With this context, let us return to the question previously posed: what are we to make of Buchanan’s role in Massive Resistance?

For MacLean, this episode reveals Buchanan to be a nefarious actor, one who knowingly capitalized on widespread racism to pursue his own ideological ends. She never accuses Buchanan of personal racial animus, but indicts him on what is perhaps a more pernicious charge: mortgaging the well being of Black children (who would’ve undoubtedly suffered under his proposed plan) purely for the sake of an ideological victory. In MacLean’s view, he must have understood the implications of his plan: that is, he knew the segregationists would latch onto it in hopes of furthering their own racist goals.

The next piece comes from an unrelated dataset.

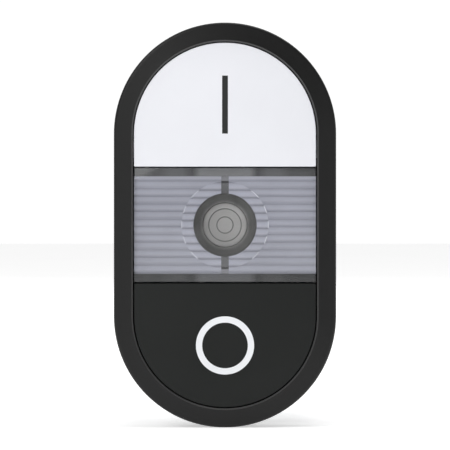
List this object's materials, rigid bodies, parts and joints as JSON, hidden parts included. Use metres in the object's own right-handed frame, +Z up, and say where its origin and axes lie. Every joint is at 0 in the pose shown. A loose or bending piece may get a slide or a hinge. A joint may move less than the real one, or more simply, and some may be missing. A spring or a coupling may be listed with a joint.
{
  "type": "illuminated double pushbutton",
  "caption": "Obround panel-mount start and stop pushbutton with a clear indicator lens between the caps, and contact blocks behind the panel.",
  "frame": {"origin": "on the axis of the round neck, in the plane of the panel's front face, where the gasket seats", "axes": "+X to the user's right, +Y into the panel, +Z up; the caps face -Y"},
  "size_m": [0.0296, 0.0531, 0.054],
  "materials": {
    "bezel_plastic": "satin moulded",
    "housing_plastic": "fine moulded texture",
    "gasket_rubber": "matt",
    "start_cap": "satin white",
    "stop_cap": "satin black",
    "start_ink": "matt dark grey inlay",
    "stop_ink": "matt white inlay",
    "lens_clear": "clear polished",
    "guide_clear": "clear polished",
    "rod_plastic": "natural acetal",
    "seal_rubber": "matt",
    "spring_steel": "drawn wire",
    "nut_metal": "satin die-cast",
    "adapter_plastic": "matt moulded",
    "lever_plastic": "satin light grey",
    "pin_steel": "ground",
    "block_plastic": "matt light grey",
    "make_cover": "satin green",
    "break_cover": "satin red",
    "lamp_cover": "satin white",
    "make_stem": "satin green",
    "break_stem": "satin red",
    "contact_brass": "stamped",
    "strip_brass": "tinned",
    "screw_steel": "zinc plated",
    "clamp_steel": "zinc plated",
    "lamp_epoxy": "clear epoxy",
    "board_laminate": "green solder mask"
  },
  "bodies": {
    "head": {"front_bezel": "bezel_plastic", "switch_housing": "housing_plastic", "panel_gasket": "gasket_rubber", "indicator_lens": "lens_clear", "light_guide": "guide_clear", "start_wiper_seal": "seal_rubber", "stop_wiper_seal": "seal_rubber", "start_return_spring": "spring_steel", "stop_return_spring": "spring_steel"},
    "start_actuator": {"start_button": "start_cap", "start_symbol": "start_ink", "start_push_rod": "rod_plastic"},
    "stop_actuator": {"stop_button": "stop_cap", "stop_symbol": "stop_ink", "stop_push_rod": "rod_plastic"},
    "nut": {"ring_nut": "nut_metal"},
    "rear_unit": {"fixing_adapter": "adapter_plastic", "lever_pin": "pin_steel", "start_block_housing": "block_plastic", "start_block_cover": "make_cover", "start_block_terminals": "strip_brass", "start_block_screws": "screw_steel", "start_block_clamps": "clamp_steel", "stop_block_housing": "block_plastic", "stop_block_cover": "break_cover", "stop_block_terminals": "strip_brass", "stop_block_screws": "screw_steel", "stop_block_clamps": "clamp_steel", "lamp_block_housing": "block_plastic", "lamp_block_cover": "lamp_cover", "lamp_block_terminals": "strip_brass", "lamp_block_screws": "screw_steel", "lamp_block_clamps": "clamp_steel", "start_block_spring": "spring_steel", "stop_block_spring": "spring_steel", "lamp_block_led": "lamp_epoxy", "lamp_block_board": "board_laminate"},
    "lever": {"lock_lever": "lever_plastic"},
    "make_plunger": {"start_block_stem": "make_stem", "start_block_bridge": "contact_brass"},
    "break_plunger": {"stop_block_stem": "break_stem", "stop_block_bridge": "contact_brass"}
  },
  "joints": [
    {"name": "start_press", "type": "slide", "parent": "head", "child": "start_actuator", "axis": [0, 1, 0], "range_m": [0, 0.0035], "stiffness_N_per_m": 600, "springref_m": -0.004, "deforming": ["start_return_spring"]},
    {"name": "stop_press", "type": "slide", "parent": "head", "child": "stop_actuator", "axis": [0, 1, 0], "range_m": [0, 0.0035], "stiffness_N_per_m": 600, "springref_m": -0.004, "deforming": ["stop_return_spring"]},
    {"name": "nut_travel", "type": "slide", "parent": "head", "child": "nut", "axis": [0, 1, 0], "range_m": [0, 0.02]},
    {"name": "adapter_pull", "type": "slide", "parent": "nut", "child": "rear_unit", "axis": [0, 1, 0], "range_m": [0, 0.02]},
    {"name": "lever_turn", "type": "hinge", "parent": "rear_unit", "child": "lever", "pos_m": [0.006, 0.01075, 0.0139], "axis": [0, 1, 0], "range_deg": [0, 45]},
    {"name": "make_plunger_slide", "type": "slide", "parent": "rear_unit", "child": "make_plunger", "axis": [0, 1, 0], "range_m": [0, 0.0035], "deforming": ["start_block_spring"]},
    {"name": "break_plunger_slide", "type": "slide", "parent": "rear_unit", "child": "break_plunger", "axis": [0, 1, 0], "range_m": [0, 0.0035], "deforming": ["stop_block_spring"]}
  ],
  "couplings": [
    {"joint": "make_plunger_slide", "follows": "start_press", "ratio": 1},
    {"joint": "break_plunger_slide", "follows": "stop_press", "ratio": 1}
  ]
}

This chapter of Buchanan’s life has emerged as somewhat of a contentious battleground in determining the economist’s legacy, as my proceeding survey of the libertarian intelligentsia will indicate. In less diplomatic terms, the resulting discourse on the libertarian side has been nothing short of a shrill cacophony of Koch-funded scholars, metaphorically tripping over themselves to rescue their darling Buchanan from the dreaded moniker of ‘racist.’

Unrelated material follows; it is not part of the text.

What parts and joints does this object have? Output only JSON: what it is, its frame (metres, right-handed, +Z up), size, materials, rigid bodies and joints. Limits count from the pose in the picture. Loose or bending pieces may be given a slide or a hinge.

Let’s start with Michael Munger, who writes, “Buchanan was not a racist. He did not favor the disenfranchisement of groups, and he was very much worried about the use of military and police power to repress citizen voices.” (It’s worth noting that the second clause is a comically ironic characterization, given Buchanan’s enthusiastic support for the police repression against the UCLA students who were protesting Angela Davis’ dismissal in 1969.)

Many critical reviews I’ve encountered, especially from Public Choice academics, regurgitate this refrain: Buchanan was a good man, devoid of any racist sympathies. Take another one from Phillip Magness, who essentially argues that Buchanan couldn’t have been racist, since he invited William H. Hutt, a South African free-market scholar and anti-apartheid activist, to the University of Virginia in 1965.

Henry Ferrell and Steven Teles consider Buchanan’s relationship with Hutt as well, writing that the Hutt hire “does not exonerate Buchanan, as some of MacLean’s critics imply, but it does suggest that his opportunism might have been undiscriminating in its willingness to cater both to strong supporters and genuine critics of racism—as long as both built on his ideas about liberty and public choice.”

Their analysis falsely equates Buchanan’s invitation of a single scholar critical of apartheid, and his decision to propagate a system that would disproportionately harm thousands of black children. Perhaps an example of a truly ‘undiscriminating’ application of his ideas would be if he’d written about the need to expand the franchise black Americans – however, as we know, many libertarians, of Buchanan’s era, as well as today’s era, lament any political empowerment to the marginalized (we’ll get to that later).

D.W. MacKenzie’s take rivals Magness’s in terms of absurdity – he simply recounts a graduate seminar taught by Buchanan in 1999, wherein Buchanan taught how the assumption of ‘minority avoidance’ can lead to ‘full-blown racial segregation,’ and so, he must have possessed some consciousness about race.

In one part of Brian Doherty’s lengthy review, he ponders the motivation for Buchanan’s actions:

Was Buchanan happy to see black students get no formal schooling? Or did he think—in line with his overarching belief that free markets would tend to meet most human needs, especially with demand financed by state tuition grants—that black children would ultimately get better service as paying customers of new private schools than as a class considered a contemptible nuisance in the old public ones? Or did he not consider the question at all? The documentary record that I’ve seen doesn’t settle this issue.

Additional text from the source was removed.